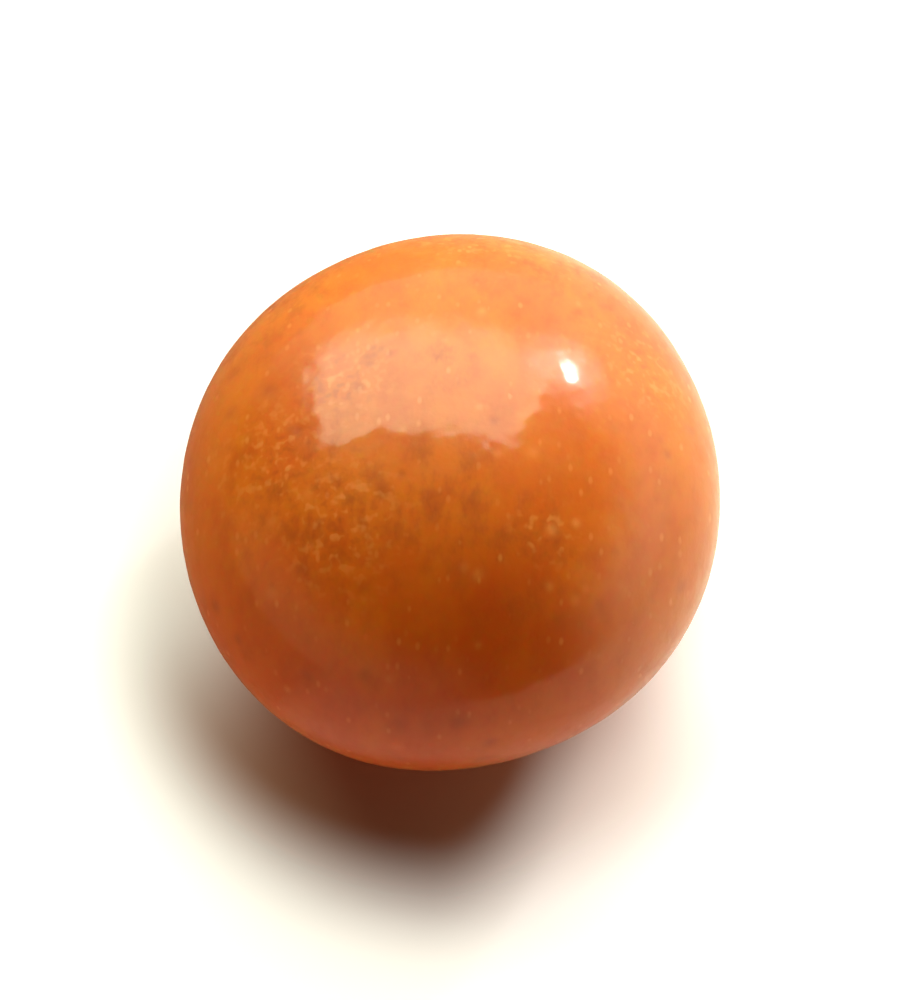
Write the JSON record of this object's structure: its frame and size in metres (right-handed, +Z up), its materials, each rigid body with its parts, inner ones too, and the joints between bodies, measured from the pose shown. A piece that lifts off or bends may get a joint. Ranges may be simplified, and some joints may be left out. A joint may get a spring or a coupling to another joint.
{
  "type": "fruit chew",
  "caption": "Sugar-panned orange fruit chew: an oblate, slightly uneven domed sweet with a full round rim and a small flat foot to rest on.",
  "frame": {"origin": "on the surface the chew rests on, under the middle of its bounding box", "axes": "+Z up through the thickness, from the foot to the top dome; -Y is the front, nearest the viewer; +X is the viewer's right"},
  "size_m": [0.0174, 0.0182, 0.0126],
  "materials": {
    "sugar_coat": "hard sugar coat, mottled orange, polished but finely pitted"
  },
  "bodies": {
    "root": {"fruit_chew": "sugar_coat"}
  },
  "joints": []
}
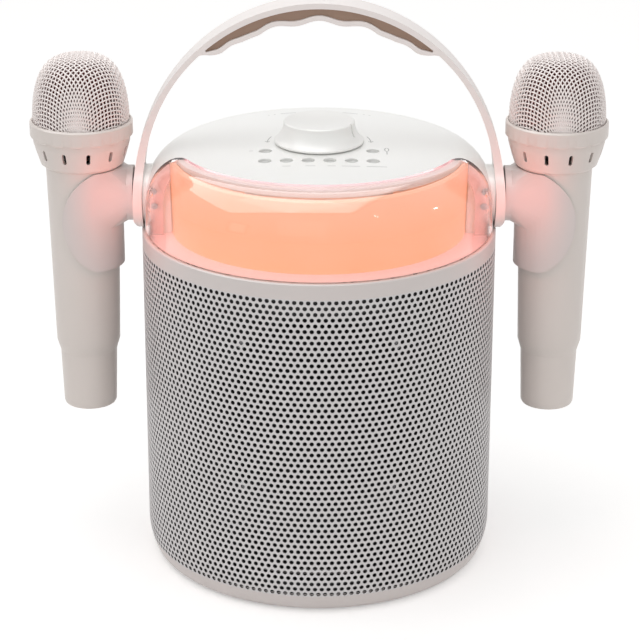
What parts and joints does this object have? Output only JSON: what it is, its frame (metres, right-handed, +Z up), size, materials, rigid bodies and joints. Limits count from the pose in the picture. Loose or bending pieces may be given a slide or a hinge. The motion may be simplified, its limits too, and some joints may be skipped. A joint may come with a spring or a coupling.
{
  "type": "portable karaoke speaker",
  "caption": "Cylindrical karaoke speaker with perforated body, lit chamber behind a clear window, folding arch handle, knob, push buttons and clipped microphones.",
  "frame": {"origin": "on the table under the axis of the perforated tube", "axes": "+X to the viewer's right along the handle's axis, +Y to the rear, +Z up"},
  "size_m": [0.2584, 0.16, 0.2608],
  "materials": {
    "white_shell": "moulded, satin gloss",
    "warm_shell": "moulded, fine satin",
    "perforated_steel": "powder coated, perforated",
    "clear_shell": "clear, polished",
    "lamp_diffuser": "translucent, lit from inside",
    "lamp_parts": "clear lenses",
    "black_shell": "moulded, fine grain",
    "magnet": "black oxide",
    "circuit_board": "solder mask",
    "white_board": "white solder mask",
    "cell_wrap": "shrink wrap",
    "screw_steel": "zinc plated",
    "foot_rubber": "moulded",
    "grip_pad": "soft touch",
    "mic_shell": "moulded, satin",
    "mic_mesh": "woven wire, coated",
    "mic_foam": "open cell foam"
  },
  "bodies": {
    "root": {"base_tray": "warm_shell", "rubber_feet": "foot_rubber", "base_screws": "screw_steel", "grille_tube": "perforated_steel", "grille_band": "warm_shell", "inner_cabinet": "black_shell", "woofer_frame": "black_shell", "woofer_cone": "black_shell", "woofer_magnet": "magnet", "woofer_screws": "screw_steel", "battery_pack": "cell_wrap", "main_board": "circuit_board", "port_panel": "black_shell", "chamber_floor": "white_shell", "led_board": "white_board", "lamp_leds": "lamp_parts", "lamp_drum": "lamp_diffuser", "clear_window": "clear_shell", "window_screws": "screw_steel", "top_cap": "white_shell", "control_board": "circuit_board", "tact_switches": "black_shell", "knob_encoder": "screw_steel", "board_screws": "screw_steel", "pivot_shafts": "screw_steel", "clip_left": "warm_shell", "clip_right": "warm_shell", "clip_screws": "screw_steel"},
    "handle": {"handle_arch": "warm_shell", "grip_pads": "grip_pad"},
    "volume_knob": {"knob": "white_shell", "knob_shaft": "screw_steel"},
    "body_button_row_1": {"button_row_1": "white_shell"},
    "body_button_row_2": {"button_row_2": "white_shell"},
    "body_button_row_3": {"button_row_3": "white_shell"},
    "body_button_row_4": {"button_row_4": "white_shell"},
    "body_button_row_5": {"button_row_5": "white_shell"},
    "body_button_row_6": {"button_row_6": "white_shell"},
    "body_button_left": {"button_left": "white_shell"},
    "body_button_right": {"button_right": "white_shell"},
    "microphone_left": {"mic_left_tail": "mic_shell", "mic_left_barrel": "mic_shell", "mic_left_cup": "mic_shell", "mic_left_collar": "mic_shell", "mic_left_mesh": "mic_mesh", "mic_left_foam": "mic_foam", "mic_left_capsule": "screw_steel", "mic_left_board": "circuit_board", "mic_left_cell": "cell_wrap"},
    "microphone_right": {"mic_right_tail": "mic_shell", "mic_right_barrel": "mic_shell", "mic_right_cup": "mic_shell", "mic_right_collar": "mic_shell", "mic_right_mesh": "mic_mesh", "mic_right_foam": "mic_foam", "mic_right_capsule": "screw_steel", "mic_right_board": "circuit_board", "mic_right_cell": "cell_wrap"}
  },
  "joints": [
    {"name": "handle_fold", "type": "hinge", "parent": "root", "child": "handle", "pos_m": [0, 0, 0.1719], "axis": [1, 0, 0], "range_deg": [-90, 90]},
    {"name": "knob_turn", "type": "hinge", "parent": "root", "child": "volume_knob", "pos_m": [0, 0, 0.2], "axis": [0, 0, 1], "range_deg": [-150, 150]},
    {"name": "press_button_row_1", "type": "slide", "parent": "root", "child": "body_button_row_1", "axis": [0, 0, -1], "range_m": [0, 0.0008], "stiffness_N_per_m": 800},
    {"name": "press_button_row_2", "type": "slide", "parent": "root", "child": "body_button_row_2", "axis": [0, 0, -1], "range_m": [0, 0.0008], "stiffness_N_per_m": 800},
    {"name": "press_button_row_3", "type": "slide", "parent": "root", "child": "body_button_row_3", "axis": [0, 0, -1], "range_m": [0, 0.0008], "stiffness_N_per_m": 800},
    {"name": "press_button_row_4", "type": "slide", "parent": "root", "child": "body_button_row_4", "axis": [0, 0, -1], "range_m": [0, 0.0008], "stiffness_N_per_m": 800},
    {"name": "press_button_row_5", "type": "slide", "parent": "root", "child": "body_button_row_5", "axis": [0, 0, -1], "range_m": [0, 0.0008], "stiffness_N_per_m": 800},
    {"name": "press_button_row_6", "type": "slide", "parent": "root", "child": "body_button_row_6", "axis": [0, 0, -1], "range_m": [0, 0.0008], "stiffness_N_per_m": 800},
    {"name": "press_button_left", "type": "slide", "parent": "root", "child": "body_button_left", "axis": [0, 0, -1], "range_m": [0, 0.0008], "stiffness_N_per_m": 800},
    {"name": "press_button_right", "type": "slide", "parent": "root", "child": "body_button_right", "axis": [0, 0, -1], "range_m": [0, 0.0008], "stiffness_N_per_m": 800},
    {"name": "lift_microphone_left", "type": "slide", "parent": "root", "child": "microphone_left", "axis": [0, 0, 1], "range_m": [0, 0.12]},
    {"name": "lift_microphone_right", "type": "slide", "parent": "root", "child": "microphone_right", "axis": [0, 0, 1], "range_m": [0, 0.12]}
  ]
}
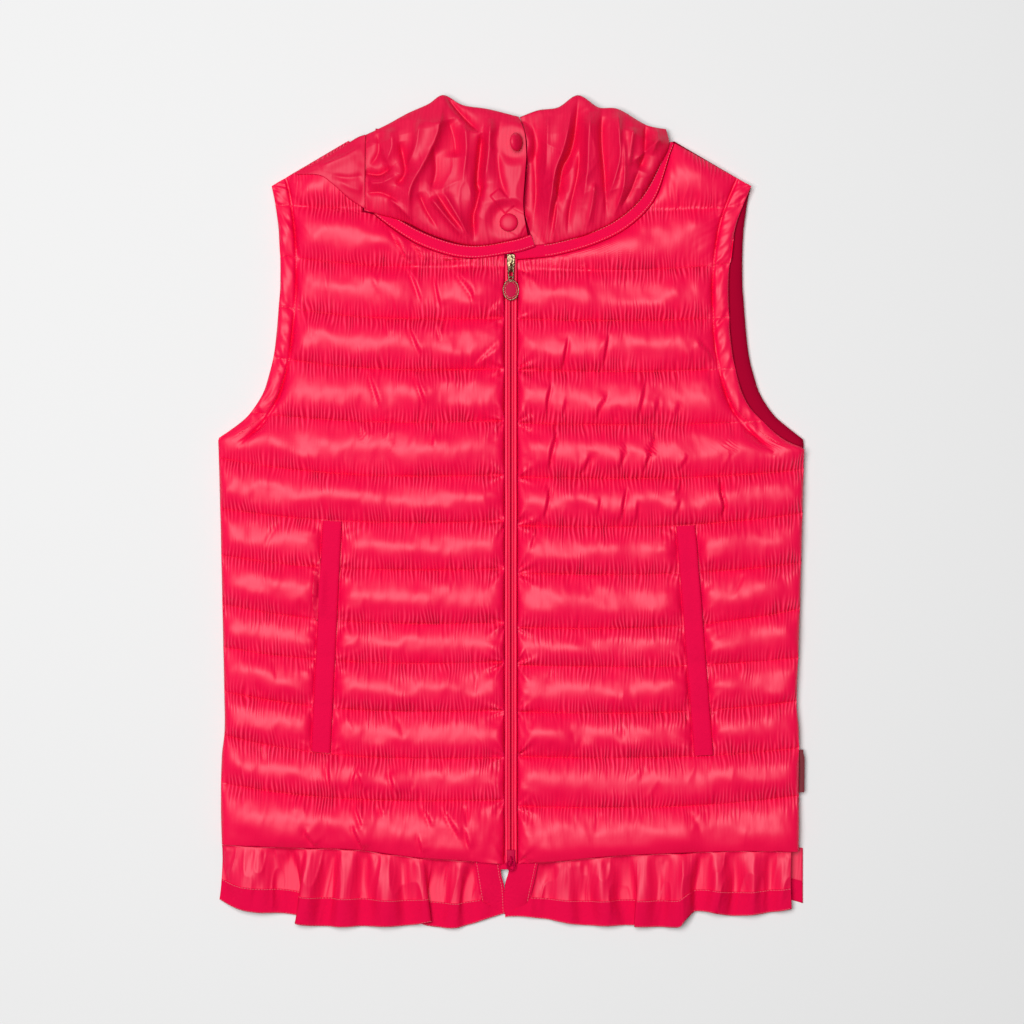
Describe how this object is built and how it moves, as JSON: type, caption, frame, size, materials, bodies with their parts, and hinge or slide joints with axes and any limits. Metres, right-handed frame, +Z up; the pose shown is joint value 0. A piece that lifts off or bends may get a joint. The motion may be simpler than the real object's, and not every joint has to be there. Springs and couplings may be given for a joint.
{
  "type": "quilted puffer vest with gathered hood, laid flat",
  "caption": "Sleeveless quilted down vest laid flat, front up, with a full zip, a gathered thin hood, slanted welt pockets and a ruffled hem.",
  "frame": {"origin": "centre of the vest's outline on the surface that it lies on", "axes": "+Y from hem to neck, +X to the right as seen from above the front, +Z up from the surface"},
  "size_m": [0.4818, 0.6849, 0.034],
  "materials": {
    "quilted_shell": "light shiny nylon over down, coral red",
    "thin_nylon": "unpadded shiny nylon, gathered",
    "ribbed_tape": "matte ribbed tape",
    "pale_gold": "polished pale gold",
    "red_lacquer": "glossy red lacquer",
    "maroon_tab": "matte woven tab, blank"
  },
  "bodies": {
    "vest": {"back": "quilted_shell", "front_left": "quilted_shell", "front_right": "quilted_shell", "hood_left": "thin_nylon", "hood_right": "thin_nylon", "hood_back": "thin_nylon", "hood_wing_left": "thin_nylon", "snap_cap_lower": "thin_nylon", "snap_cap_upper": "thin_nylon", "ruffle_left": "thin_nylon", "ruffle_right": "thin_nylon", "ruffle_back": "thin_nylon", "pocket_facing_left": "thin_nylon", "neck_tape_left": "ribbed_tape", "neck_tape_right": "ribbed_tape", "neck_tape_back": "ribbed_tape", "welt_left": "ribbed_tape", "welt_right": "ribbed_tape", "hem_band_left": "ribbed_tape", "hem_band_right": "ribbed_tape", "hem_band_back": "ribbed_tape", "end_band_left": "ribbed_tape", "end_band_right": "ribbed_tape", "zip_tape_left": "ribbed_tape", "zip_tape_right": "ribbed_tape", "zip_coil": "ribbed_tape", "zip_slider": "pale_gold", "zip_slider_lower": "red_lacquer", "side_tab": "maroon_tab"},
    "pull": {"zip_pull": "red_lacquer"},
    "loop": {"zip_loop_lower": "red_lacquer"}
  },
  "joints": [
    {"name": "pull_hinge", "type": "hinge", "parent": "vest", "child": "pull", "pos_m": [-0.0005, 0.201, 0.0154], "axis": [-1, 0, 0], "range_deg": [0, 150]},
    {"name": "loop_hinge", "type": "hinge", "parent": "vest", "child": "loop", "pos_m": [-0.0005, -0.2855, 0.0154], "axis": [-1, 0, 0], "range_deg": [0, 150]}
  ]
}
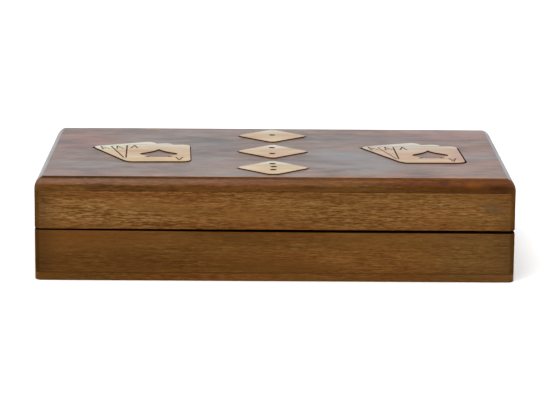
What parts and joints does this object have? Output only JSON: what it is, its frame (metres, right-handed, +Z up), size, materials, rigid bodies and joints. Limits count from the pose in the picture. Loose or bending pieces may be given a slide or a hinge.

Requirements: Pull every line containing "bends" out of the data above.

Full response:
Write the JSON record of this object's structure: its frame and size in metres (right-handed, +Z up), its materials, each rigid body with its parts, inner ones too, and the joints between bodies, measured from the pose shown. A piece that lifts off or bends may get a joint. Ranges may be simplified, and some joints may be left out. A joint may get a spring or a coupling to another joint.
Describe how this object is built and how it moves, as JSON: type, caption, frame, size, materials, bodies with their parts, and hinge or slide joints with axes and any limits. Metres, right-handed frame, +Z up; the pose shown is joint value 0. A piece that lifts off or bends may get a joint. The motion may be simpler than the real object's, and not every joint has to be there. Springs and couplings may be given for a joint.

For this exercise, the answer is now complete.